▸ Task to carry out
Give the entries again exactly, every one of them.

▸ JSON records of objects
⁂

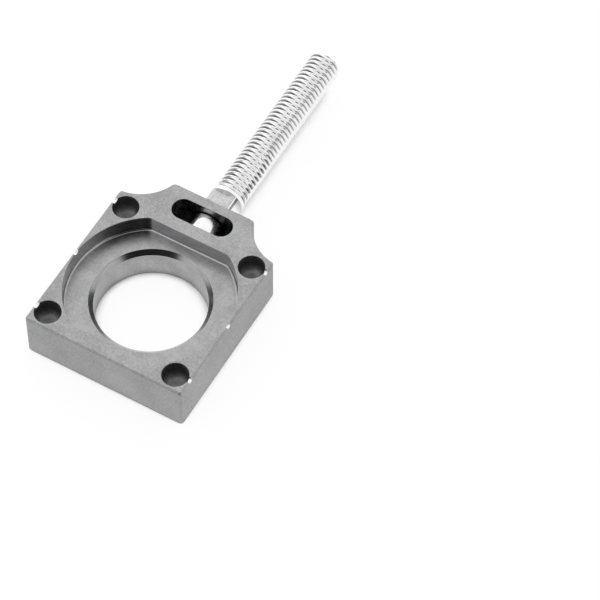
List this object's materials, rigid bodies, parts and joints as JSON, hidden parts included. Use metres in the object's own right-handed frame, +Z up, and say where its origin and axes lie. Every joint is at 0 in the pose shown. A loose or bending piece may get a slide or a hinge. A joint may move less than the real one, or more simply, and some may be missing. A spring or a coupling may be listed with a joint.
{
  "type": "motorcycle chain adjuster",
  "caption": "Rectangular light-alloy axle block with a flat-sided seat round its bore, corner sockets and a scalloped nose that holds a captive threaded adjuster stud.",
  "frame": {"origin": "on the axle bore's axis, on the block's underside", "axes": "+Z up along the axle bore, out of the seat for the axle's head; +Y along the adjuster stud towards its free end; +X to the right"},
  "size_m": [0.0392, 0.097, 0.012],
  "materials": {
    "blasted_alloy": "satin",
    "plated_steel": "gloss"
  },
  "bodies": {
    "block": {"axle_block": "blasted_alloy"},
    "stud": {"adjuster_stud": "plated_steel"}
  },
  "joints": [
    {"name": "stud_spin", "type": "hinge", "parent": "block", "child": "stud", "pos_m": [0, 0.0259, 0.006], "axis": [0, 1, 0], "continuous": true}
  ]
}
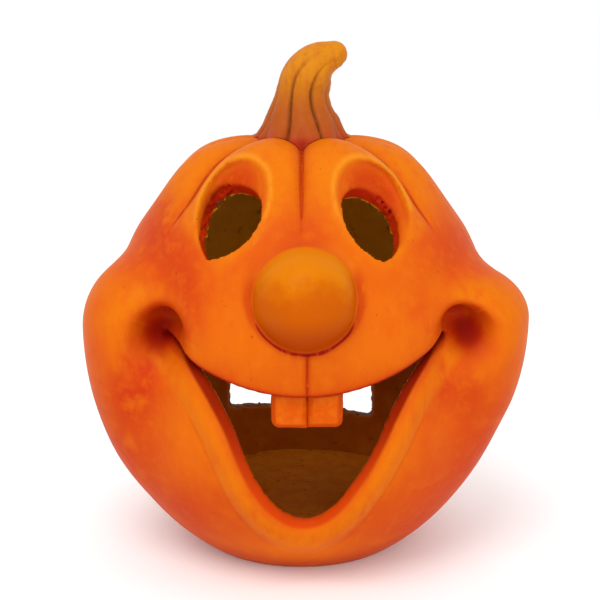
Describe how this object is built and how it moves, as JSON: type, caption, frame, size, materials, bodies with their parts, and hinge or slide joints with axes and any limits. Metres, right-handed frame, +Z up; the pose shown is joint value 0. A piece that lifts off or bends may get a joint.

⁂

▸ Answer in full
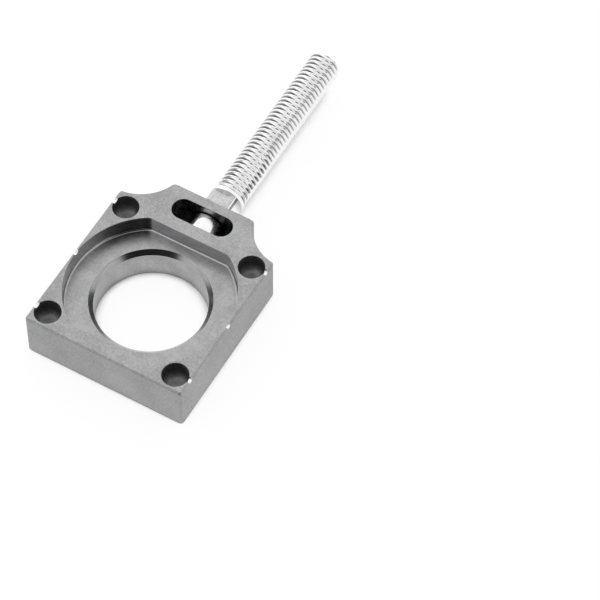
List this object's materials, rigid bodies, parts and joints as JSON, hidden parts included. Use metres in the object's own right-handed frame, +Z up, and say where its origin and axes lie. Every joint is at 0 in the pose shown. A loose or bending piece may get a slide or a hinge. A joint may move less than the real one, or more simply, and some may be missing. A spring or a coupling may be listed with a joint.
{
  "type": "motorcycle chain adjuster",
  "caption": "Rectangular light-alloy axle block with a flat-sided seat round its bore, corner sockets and a scalloped nose that holds a captive threaded adjuster stud.",
  "frame": {"origin": "on the axle bore's axis, on the block's underside", "axes": "+Z up along the axle bore, out of the seat for the axle's head; +Y along the adjuster stud towards its free end; +X to the right"},
  "size_m": [0.0392, 0.097, 0.012],
  "materials": {
    "blasted_alloy": "satin",
    "plated_steel": "gloss"
  },
  "bodies": {
    "block": {"axle_block": "blasted_alloy"},
    "stud": {"adjuster_stud": "plated_steel"}
  },
  "joints": [
    {"name": "stud_spin", "type": "hinge", "parent": "block", "child": "stud", "pos_m": [0, 0.0259, 0.006], "axis": [0, 1, 0], "continuous": true}
  ]
}
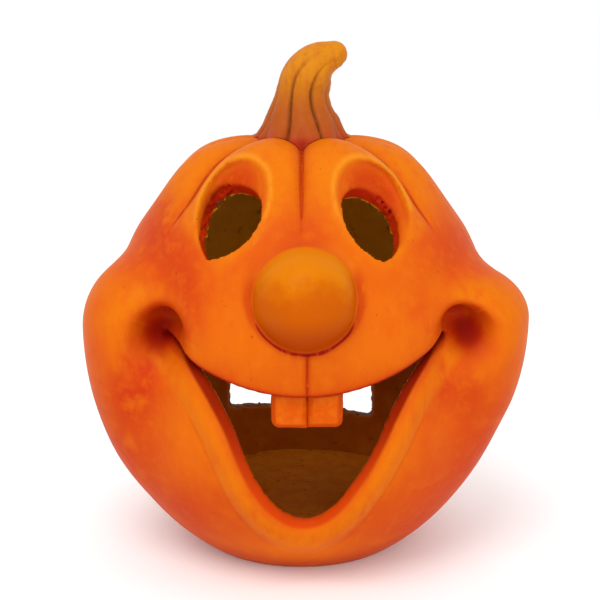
Describe how this object is built and how it moves, as JSON: type, caption, frame, size, materials, bodies with their parts, and hinge or slide joints with axes and any limits. Metres, right-handed frame, +Z up; the pose shown is joint value 0. A piece that lifts off or bends may get a joint.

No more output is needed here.